At a time when there is no shortage of doom and gloom for classical music in Scotland, the new Perth Concert Hall can be considered a real success story. Having for years put up with the ill-equipped (though acoustically rather decent) city hall, Perth audiences now have a modern purpose-built venue. Their approval can surely be gauged by the capacity crowd that turned out to hear the BBC Scottish Symphony Orchestra and Martyn Brabbins play Elgar and Beethoven at the weekend.
If the improved facilities have come at a price, it's at the expense of the acoustic, although the trade-off is one that few will regret. The new building is a decidedly dry rather than resonant space, with clarity and immediacy taking the place of warmth and depth.
The BBCSSO's performance also suggested that it is not the most flattering of venues in which to hear the piano, as it emphasises the hard-edged, brittle quality of the sound - perhaps somewhat unfortunate given that the inaugural season is built around a Beethoven piano concerto series.
At any rate, it wasn't Nicolas Hodges's curiously detached performance of the First Piano Concerto - serious and poised rather than brilliant and engaging - that left the lasting impression, nor the grandeur of Beethoven's Consecration of the House overture (an appropriate choice to open the BBCSSO's first official concert in the hall), but a fluid, sweeping account of Elgar's Second Symphony.

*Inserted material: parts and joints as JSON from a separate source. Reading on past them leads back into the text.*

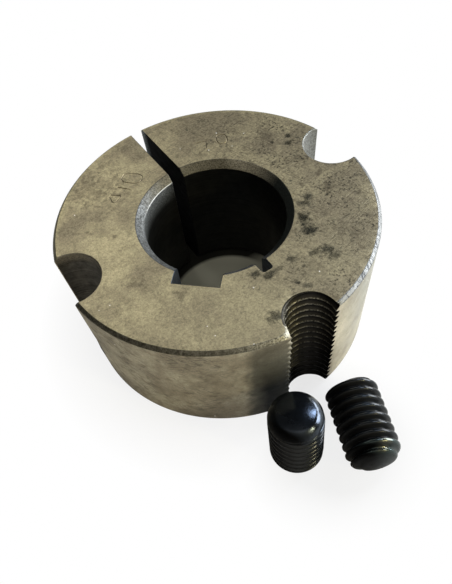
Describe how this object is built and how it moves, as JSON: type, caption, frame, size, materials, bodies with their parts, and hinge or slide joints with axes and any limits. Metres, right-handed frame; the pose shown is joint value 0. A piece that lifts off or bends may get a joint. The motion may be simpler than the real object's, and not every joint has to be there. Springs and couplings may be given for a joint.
{
  "type": "taper bush",
  "caption": "Split taper bush with keyed bore and screw half-holes, for clamping a pulley, sprocket or coupling hub onto a shaft; its two socket set screws lie beside it.",
  "frame": {"origin": "bore axis on the small end face, which is the face the bush stands on", "axes": "+Z along the bore axis up to the large end; +Y through the saw cut; the threaded half-hole is at -Y"},
  "size_m": [0.0567, 0.0749, 0.0254],
  "materials": {
    "bush_iron": "turned and oily, brown-grey",
    "black_screw": "black oxide, oily gloss"
  },
  "bodies": {
    "root": {"tapered_bush": "bush_iron", "set_screw_standing": "black_screw", "set_screw_lying": "black_screw"}
  },
  "joints": []
}
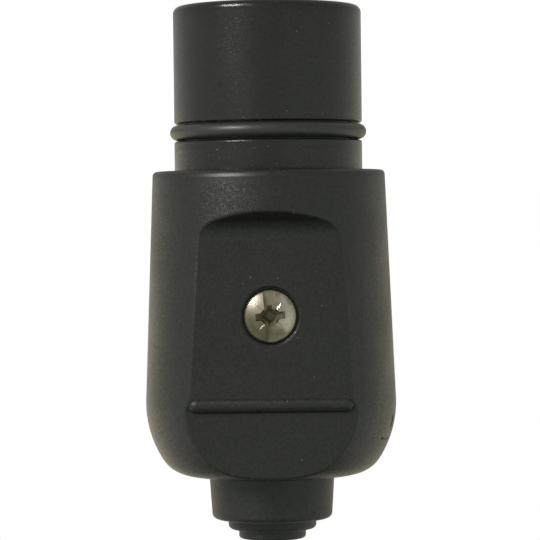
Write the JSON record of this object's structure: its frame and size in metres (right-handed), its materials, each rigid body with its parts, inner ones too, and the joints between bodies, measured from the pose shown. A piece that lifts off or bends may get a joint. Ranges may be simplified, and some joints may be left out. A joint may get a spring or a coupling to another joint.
{
  "type": "low voltage plug",
  "caption": "Two-pole low-voltage plug with a round protective collar, sealing ring, screwed two-part grip housing and stepped rubber cable gland.",
  "frame": {"origin": "centre of the collar's rim, which is the mating end and the face that the plug stands on", "axes": "+Z runs from the collar towards the cable gland, -Y is the side with the housing screw"},
  "size_m": [0.04, 0.0376, 0.0849],
  "materials": {
    "housing_plastic": "black moulded polyamide with a fine spark-eroded grain",
    "collar_plastic": "black moulded polyamide, fine grain",
    "gland_rubber": "black moulded rubber, smooth and dull",
    "ring_rubber": "black nitrile rubber, slight sheen",
    "contact_brass": "plain machined brass",
    "screw_steel": "nickel-plated steel, slightly dulled",
    "clamp_plastic": "dark grey moulded polyamide"
  },
  "bodies": {
    "root": {"collar": "collar_plastic", "sealing_ring": "ring_rubber", "front_shell": "housing_plastic", "rear_shell": "housing_plastic", "housing_screw": "screw_steel", "housing_nut": "screw_steel", "cable_gland": "gland_rubber", "cord_clamp": "clamp_plastic", "contact_left": "contact_brass", "contact_right": "contact_brass", "terminal_screw_left": "screw_steel", "terminal_screw_right": "screw_steel", "clamp_screw_left": "screw_steel", "clamp_screw_right": "screw_steel"}
  },
  "joints": []
}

This wasn't the stately Elgar of old; instead Brabbins brought energy and intensity to his interpretation through a purposeful sense of momentum that successfully conveyed the ambiguities of the work, the profound uncertainties that are never far from the surface. With responsive playing from the BBCSSO, it was a performance that held the attention throughout, suggesting the overall unity across the four-movement span.